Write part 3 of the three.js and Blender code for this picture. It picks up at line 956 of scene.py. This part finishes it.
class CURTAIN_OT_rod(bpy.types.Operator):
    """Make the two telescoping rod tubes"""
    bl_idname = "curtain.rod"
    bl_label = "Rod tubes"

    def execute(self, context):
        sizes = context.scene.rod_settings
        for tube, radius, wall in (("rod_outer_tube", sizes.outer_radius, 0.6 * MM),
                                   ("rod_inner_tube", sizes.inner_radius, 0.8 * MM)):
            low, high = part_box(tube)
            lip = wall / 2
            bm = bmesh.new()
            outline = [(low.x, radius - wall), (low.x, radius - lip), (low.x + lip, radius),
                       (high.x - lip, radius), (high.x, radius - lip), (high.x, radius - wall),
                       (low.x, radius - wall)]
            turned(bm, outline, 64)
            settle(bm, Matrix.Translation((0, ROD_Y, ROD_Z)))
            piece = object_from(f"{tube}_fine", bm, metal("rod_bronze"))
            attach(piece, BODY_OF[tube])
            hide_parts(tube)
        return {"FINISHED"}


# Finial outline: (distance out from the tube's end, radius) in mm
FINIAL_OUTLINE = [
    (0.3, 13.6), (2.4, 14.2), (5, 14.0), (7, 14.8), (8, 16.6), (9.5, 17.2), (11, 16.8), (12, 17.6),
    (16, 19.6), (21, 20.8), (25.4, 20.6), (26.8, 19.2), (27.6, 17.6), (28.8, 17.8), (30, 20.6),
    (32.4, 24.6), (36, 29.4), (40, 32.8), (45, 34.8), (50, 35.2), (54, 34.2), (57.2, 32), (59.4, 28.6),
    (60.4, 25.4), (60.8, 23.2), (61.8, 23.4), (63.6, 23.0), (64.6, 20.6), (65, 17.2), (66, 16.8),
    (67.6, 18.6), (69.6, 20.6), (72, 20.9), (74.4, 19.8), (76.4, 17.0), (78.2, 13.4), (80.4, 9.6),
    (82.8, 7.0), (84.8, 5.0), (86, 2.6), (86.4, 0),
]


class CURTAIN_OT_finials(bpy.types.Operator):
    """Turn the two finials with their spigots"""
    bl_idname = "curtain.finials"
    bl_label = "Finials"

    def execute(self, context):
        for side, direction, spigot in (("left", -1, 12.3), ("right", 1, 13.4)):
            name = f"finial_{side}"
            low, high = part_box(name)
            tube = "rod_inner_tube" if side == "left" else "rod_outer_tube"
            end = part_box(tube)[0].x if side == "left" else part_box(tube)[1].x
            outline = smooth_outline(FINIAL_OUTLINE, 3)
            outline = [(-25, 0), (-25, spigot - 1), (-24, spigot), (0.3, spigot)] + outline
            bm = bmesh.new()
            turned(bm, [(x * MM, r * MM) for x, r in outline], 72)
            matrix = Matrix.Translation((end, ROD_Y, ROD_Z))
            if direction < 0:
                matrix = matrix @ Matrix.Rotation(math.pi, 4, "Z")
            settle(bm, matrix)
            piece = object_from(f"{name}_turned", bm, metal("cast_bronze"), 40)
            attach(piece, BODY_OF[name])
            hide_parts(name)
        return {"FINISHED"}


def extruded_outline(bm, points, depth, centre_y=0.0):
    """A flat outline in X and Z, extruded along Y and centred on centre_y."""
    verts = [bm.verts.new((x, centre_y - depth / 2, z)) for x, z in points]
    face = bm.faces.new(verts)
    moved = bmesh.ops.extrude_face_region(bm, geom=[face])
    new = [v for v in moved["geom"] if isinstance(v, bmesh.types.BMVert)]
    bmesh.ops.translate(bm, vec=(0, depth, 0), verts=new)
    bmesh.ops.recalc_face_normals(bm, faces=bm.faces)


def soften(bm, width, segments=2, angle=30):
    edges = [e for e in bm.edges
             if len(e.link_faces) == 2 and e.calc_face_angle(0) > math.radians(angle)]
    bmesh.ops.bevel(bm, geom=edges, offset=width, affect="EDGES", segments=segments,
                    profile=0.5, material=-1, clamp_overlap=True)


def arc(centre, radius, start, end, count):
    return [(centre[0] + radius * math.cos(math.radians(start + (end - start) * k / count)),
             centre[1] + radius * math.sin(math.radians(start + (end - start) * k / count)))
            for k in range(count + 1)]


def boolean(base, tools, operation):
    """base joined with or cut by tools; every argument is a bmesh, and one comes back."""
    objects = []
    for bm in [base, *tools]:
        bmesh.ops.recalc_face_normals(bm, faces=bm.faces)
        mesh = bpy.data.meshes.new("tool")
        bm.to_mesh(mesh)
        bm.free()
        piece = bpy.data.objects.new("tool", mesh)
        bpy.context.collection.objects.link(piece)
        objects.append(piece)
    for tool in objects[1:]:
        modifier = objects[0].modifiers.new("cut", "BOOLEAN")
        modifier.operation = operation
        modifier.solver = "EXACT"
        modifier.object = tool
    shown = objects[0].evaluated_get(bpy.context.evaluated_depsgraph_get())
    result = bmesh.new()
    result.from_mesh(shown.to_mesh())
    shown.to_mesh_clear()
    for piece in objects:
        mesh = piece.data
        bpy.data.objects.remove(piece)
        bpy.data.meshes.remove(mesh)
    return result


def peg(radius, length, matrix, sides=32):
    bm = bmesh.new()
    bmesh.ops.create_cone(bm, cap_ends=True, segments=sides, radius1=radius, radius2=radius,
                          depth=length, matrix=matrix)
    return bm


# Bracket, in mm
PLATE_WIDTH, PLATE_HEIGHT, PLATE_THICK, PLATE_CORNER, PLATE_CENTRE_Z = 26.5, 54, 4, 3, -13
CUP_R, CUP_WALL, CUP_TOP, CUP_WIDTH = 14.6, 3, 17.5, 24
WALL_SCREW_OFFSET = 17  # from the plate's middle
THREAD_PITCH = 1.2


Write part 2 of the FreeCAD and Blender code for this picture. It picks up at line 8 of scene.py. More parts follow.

|---|

◆ **Given task**
Emit the records above again, exactly, with no line skipped.

◆ **Result for this task**
Write part 3 of the three.js and Blender code for this picture. It picks up at line 956 of scene.py. This part finishes it.
class CURTAIN_OT_rod(bpy.types.Operator):
    """Make the two telescoping rod tubes"""
    bl_idname = "curtain.rod"
    bl_label = "Rod tubes"

    def execute(self, context):
        sizes = context.scene.rod_settings
        for tube, radius, wall in (("rod_outer_tube", sizes.outer_radius, 0.6 * MM),
                                   ("rod_inner_tube", sizes.inner_radius, 0.8 * MM)):
            low, high = part_box(tube)
            lip = wall / 2
            bm = bmesh.new()
            outline = [(low.x, radius - wall), (low.x, radius - lip), (low.x + lip, radius),
                       (high.x - lip, radius), (high.x, radius - lip), (high.x, radius - wall),
                       (low.x, radius - wall)]
            turned(bm, outline, 64)
            settle(bm, Matrix.Translation((0, ROD_Y, ROD_Z)))
            piece = object_from(f"{tube}_fine", bm, metal("rod_bronze"))
            attach(piece, BODY_OF[tube])
            hide_parts(tube)
        return {"FINISHED"}


# Finial outline: (distance out from the tube's end, radius) in mm
FINIAL_OUTLINE = [
    (0.3, 13.6), (2.4, 14.2), (5, 14.0), (7, 14.8), (8, 16.6), (9.5, 17.2), (11, 16.8), (12, 17.6),
    (16, 19.6), (21, 20.8), (25.4, 20.6), (26.8, 19.2), (27.6, 17.6), (28.8, 17.8), (30, 20.6),
    (32.4, 24.6), (36, 29.4), (40, 32.8), (45, 34.8), (50, 35.2), (54, 34.2), (57.2, 32), (59.4, 28.6),
    (60.4, 25.4), (60.8, 23.2), (61.8, 23.4), (63.6, 23.0), (64.6, 20.6), (65, 17.2), (66, 16.8),
    (67.6, 18.6), (69.6, 20.6), (72, 20.9), (74.4, 19.8), (76.4, 17.0), (78.2, 13.4), (80.4, 9.6),
    (82.8, 7.0), (84.8, 5.0), (86, 2.6), (86.4, 0),
]


class CURTAIN_OT_finials(bpy.types.Operator):
    """Turn the two finials with their spigots"""
    bl_idname = "curtain.finials"
    bl_label = "Finials"

    def execute(self, context):
        for side, direction, spigot in (("left", -1, 12.3), ("right", 1, 13.4)):
            name = f"finial_{side}"
            low, high = part_box(name)
            tube = "rod_inner_tube" if side == "left" else "rod_outer_tube"
            end = part_box(tube)[0].x if side == "left" else part_box(tube)[1].x
            outline = smooth_outline(FINIAL_OUTLINE, 3)
            outline = [(-25, 0), (-25, spigot - 1), (-24, spigot), (0.3, spigot)] + outline
            bm = bmesh.new()
            turned(bm, [(x * MM, r * MM) for x, r in outline], 72)
            matrix = Matrix.Translation((end, ROD_Y, ROD_Z))
            if direction < 0:
                matrix = matrix @ Matrix.Rotation(math.pi, 4, "Z")
            settle(bm, matrix)
            piece = object_from(f"{name}_turned", bm, metal("cast_bronze"), 40)
            attach(piece, BODY_OF[name])
            hide_parts(name)
        return {"FINISHED"}


def extruded_outline(bm, points, depth, centre_y=0.0):
    """A flat outline in X and Z, extruded along Y and centred on centre_y."""
    verts = [bm.verts.new((x, centre_y - depth / 2, z)) for x, z in points]
    face = bm.faces.new(verts)
    moved = bmesh.ops.extrude_face_region(bm, geom=[face])
    new = [v for v in moved["geom"] if isinstance(v, bmesh.types.BMVert)]
    bmesh.ops.translate(bm, vec=(0, depth, 0), verts=new)
    bmesh.ops.recalc_face_normals(bm, faces=bm.faces)


def soften(bm, width, segments=2, angle=30):
    edges = [e for e in bm.edges
             if len(e.link_faces) == 2 and e.calc_face_angle(0) > math.radians(angle)]
    bmesh.ops.bevel(bm, geom=edges, offset=width, affect="EDGES", segments=segments,
                    profile=0.5, material=-1, clamp_overlap=True)


def arc(centre, radius, start, end, count):
    return [(centre[0] + radius * math.cos(math.radians(start + (end - start) * k / count)),
             centre[1] + radius * math.sin(math.radians(start + (end - start) * k / count)))
            for k in range(count + 1)]


def boolean(base, tools, operation):
    """base joined with or cut by tools; every argument is a bmesh, and one comes back."""
    objects = []
    for bm in [base, *tools]:
        bmesh.ops.recalc_face_normals(bm, faces=bm.faces)
        mesh = bpy.data.meshes.new("tool")
        bm.to_mesh(mesh)
        bm.free()
        piece = bpy.data.objects.new("tool", mesh)
        bpy.context.collection.objects.link(piece)
        objects.append(piece)
    for tool in objects[1:]:
        modifier = objects[0].modifiers.new("cut", "BOOLEAN")
        modifier.operation = operation
        modifier.solver = "EXACT"
        modifier.object = tool
    shown = objects[0].evaluated_get(bpy.context.evaluated_depsgraph_get())
    result = bmesh.new()
    result.from_mesh(shown.to_mesh())
    shown.to_mesh_clear()
    for piece in objects:
        mesh = piece.data
        bpy.data.objects.remove(piece)
        bpy.data.meshes.remove(mesh)
    return result


def peg(radius, length, matrix, sides=32):
    bm = bmesh.new()
    bmesh.ops.create_cone(bm, cap_ends=True, segments=sides, radius1=radius, radius2=radius,
                          depth=length, matrix=matrix)
    return bm


# Bracket, in mm
PLATE_WIDTH, PLATE_HEIGHT, PLATE_THICK, PLATE_CORNER, PLATE_CENTRE_Z = 26.5, 54, 4, 3, -13
CUP_R, CUP_WALL, CUP_TOP, CUP_WIDTH = 14.6, 3, 17.5, 24
WALL_SCREW_OFFSET = 17  # from the plate's middle
THREAD_PITCH = 1.2


Write part 2 of the FreeCAD and Blender code for this picture. It picks up at line 8 of scene.py. More parts follow.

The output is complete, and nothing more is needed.